The sample was then subjected to leaching under standard L-Max® conditions, with extractions for lithium of approximately 94 per cent. Higher extractions are expected by undertaking an optimisation program to achieve rates similar those achieved in tests conducted on other lithium mica samples which realised over 98per cent extraction.
The leach liquor from the test was subjected to the usual L-Max® downstream process flowsheet in a series of batch tests. Lithium losses in the post leach L-Max® process were estimated at 4 per cent, with total recovery from flotation concentrate to final product of over 90per cent.

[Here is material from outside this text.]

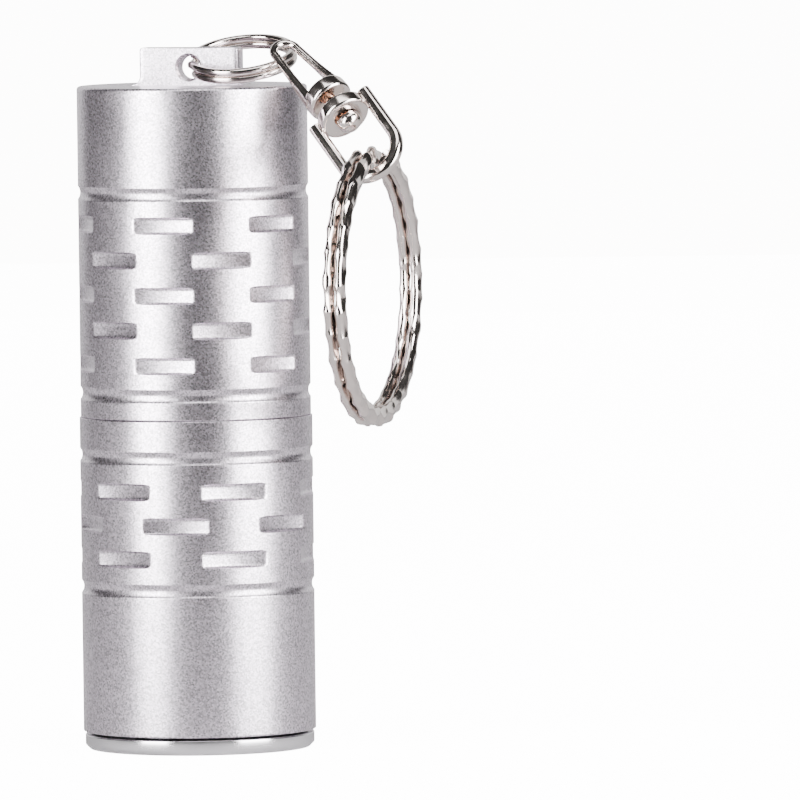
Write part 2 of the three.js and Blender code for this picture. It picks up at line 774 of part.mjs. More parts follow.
// Small split ring: `outward` runs from the lug hole to the ring's middle
const hookCentre = new THREE.Vector3(0, 0, lugHoleHeight + smallRingLift);
const ringAxes = aimed(smallRingHeading, -smallRingRise, 180 + smallRingRoll);
const outward = ringAxes.along;
const forward = ringAxes.across;
const ringCentre = hookCentre.clone().addScaledVector(outward, smallRing.radius);
const ringNormal = forward.clone().cross(outward);
const smallRingGroup = placedGroup(ringCentre, outward.clone().negate(), forward, ringNormal);
smallRingGroup.add(piece('small_split_ring', splitRing(smallRing), 'nickel'));
torch.add(smallRingGroup);

// Bail: its apex is pulled against the inside of the small ring, and it points down past the
// tail's rim
const hookSpoke = outward.clone().multiplyScalar(-Math.cos(rad(bailHook)));
hookSpoke.addScaledVector(forward, Math.sin(rad(bailHook)));
const seat = rad(bailSeat);
const bandCentre = ringCentre.clone().addScaledVector(hookSpoke, smallRing.radius);
const bailApex = bandCentre.clone().addScaledVector(hookSpoke, -bailReach * Math.cos(seat));
bailApex.addScaledVector(ringNormal, bailReach * Math.sin(seat));
const bailAxes = aimed(bailHeading, bailDrop, bailRoll);
const bailGroup = placedGroup(bailApex, bailAxes.across, bailAxes.third, bailAxes.along);
bailGroup.add(piece('swivel_bail', swivelBail(), 'nickel'), piece('swivel_rivet', swivelRivet(), 'copper'));
torch.add(bailGroup);

// Frame: its boss hangs a little askew on the rivet, which has play in it
const bossMiddle = bailLength - bailWire / 2 + swivelGap + bossPlay / 2 + bossHeight / 2;
const bossCentre = bailApex.clone().addScaledVector(bailAxes.along, bossMiddle);
const frameAxes = aimed(frameTurn, frameDrop, frameRoll);
const frameGroup = placedGroup(bossCentre, frameAxes.across, frameAxes.third, frameAxes.along);
frameGroup.add(piece('swivel_frame', swivelFrame(), 'nickel'));
torch.add(frameGroup);

// Key ring: it hangs upright from the frame's rounded end
const hang = rad(keyRingHang);
const bendCentre = frameLength - bossHeight / 2 - frameWire / 2 - frameSpread;
const hangReach = bendCentre + frameSpread * Math.cos(hang);
const hangPoint = bossCentre.clone().addScaledVector(frameAxes.along, hangReach);
hangPoint.addScaledVector(frameAxes.across, -frameSpread * Math.sin(hang));
const hangLength = keyRing.radius - keyRing.radial / 2 - frameWire / 2 - keyRingPlay;
const keyRingCentre = hangPoint.clone().add(new THREE.Vector3(0, 0, -hangLength));
const up = new THREE.Vector3(0, 0, 1);
const backward = new THREE.Vector3(Math.sin(rad(keyRingYaw)), Math.cos(rad(keyRingYaw)), 0);
const keyRingGroup = placedGroup(keyRingCentre, up, backward, up.clone().cross(backward));
keyRingGroup.add(piece('key_ring', splitRing(keyRing), 'nickel'));
torch.add(keyRingGroup);

const flashlight = new THREE.Group();
flashlight.add(torch);

export default flashlight;
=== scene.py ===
"""Keychain flashlight: the finished look of every part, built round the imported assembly.

Shapes are worked out in millimetres in the part's own frame (z = 0 at the lug's top face) and are
written into the meshes in metres.
"""

import json
import math

import bpy
import numpy as np
from mathutils import Matrix, Vector


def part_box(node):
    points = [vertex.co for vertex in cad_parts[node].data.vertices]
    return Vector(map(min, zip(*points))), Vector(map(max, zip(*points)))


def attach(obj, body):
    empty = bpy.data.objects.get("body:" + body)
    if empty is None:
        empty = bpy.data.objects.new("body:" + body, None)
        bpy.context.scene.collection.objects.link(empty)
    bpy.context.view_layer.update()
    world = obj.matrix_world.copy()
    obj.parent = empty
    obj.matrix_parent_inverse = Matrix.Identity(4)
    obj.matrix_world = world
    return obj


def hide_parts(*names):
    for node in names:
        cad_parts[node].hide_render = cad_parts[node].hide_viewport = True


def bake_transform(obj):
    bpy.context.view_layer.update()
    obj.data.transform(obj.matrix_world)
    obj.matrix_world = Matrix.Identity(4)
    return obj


bl_info = {
    "name": "Keychain flashlight",
    "version": (1, 0, 0),
    "blender": (4, 5, 0),
    "location": "View3D > Sidebar > Flashlight",
    "description": "Builds a small twist-switch flashlight with its rings, swivel and studio",
    "category": "Object",
}

MM = 0.001
TAU = 2 * math.pi
AXIS = 0.01

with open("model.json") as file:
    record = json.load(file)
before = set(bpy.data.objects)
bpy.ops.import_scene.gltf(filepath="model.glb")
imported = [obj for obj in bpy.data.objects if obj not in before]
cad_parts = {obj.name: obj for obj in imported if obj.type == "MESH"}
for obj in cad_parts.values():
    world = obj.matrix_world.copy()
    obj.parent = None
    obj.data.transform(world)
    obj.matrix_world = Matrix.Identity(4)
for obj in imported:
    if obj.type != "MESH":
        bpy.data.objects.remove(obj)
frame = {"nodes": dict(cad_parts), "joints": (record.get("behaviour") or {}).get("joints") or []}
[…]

Optimisation testwork specific to Mt Cattlin is being evaluated to maximise lithium and by-product extractions, while minimising acid and power consumption.
“This testwork programme demonstrates conventional flotation coupled with Lepidico’s proprietary L-Max® process technology can be used to produce battery grade lithium carbonate from modest lithium grade tailings sourced from primary spodumene operations”, said Lepidico’s Managing Director, Joe Walsh said.
“This work implies that L-Max® can materially enhance the Mineral Resource potential and thereby value of mixed lithium mineral hard-rock deposits that contain lithium-micas.”
Mr Becker sees the positives of L-Max® to be numerous and complimentary.
|L-Max® process technology mini plant run|
“L-Max® utilises low-cost ‘nuisance’ sulphuric acid from smelters to allow treatment of previously under-appreciated lithium minerals for the production of battery grade lithium at low nett cost. Because numerous by-products are also produced and sold into adjacent markets, the process results in a relatively benign environmental footprint.”
Following the success of L-Max®, Lepidico has lodged a provisional patent application for a hydrometallurgical process, S-Max™, developed in close collaboration with Strategic Metallurgy – inventor of the L-Max® process.
S-Max™ produces an amorphous silica from concentrates sourced from a range of mica minerals, including lithium micas. The purified amorphous silica may be sold directly or used as a feed to produce a variety of other marketable silica products.
S-Max™ employs three stages; grinding, sulphuric acid leach regimes at atmospheric pressure, followed by differential classification and flotation streams, and can be integrated with L-Max® process.
When lithium bearing mica concentrates are treated, the S-Max™ leach liquor can feed directly into the first impurity removal stage of the L-Max® process. Furthermore, the leach liquor from non-lithium bearing micas including muscovite and biotite may be treated to produce valuable by-products including sulphate of potash (SOP) fertiliser. When combined with L-Max® silica production costs are expected to be extremely competitive.
“S-Max™ has been more than a year in the making and is a complementary process to L-Max®,” said Mr Walsh.
Lepidico is in the process of completing a Feasibility Study into its first Phase 1 Plant to be located in Sudbury, Ontario, Canada. It is of a size considered to be commercial but is approximately 20 per cent of what would be considered a full-scale plant.
Subject to demonstrating to the market the quality and low-cost nature of L-Max® via the Phase 1 Plant, future full-scale plants would be best located in or near the Great Lakes Megalopolis, mainland Europe, coastal Japan/Korea/China, and perhaps ultimately in Australia.
“S-Max™ is being integrated into the engineering design for the Phase 1 Plant Project in Sudbury and is expected to lead to reduced consumable consumption rates, higher recoveries of lithium and potassium, and the production of a broader suite of silica products than L-Max®,” said Mr Walsh.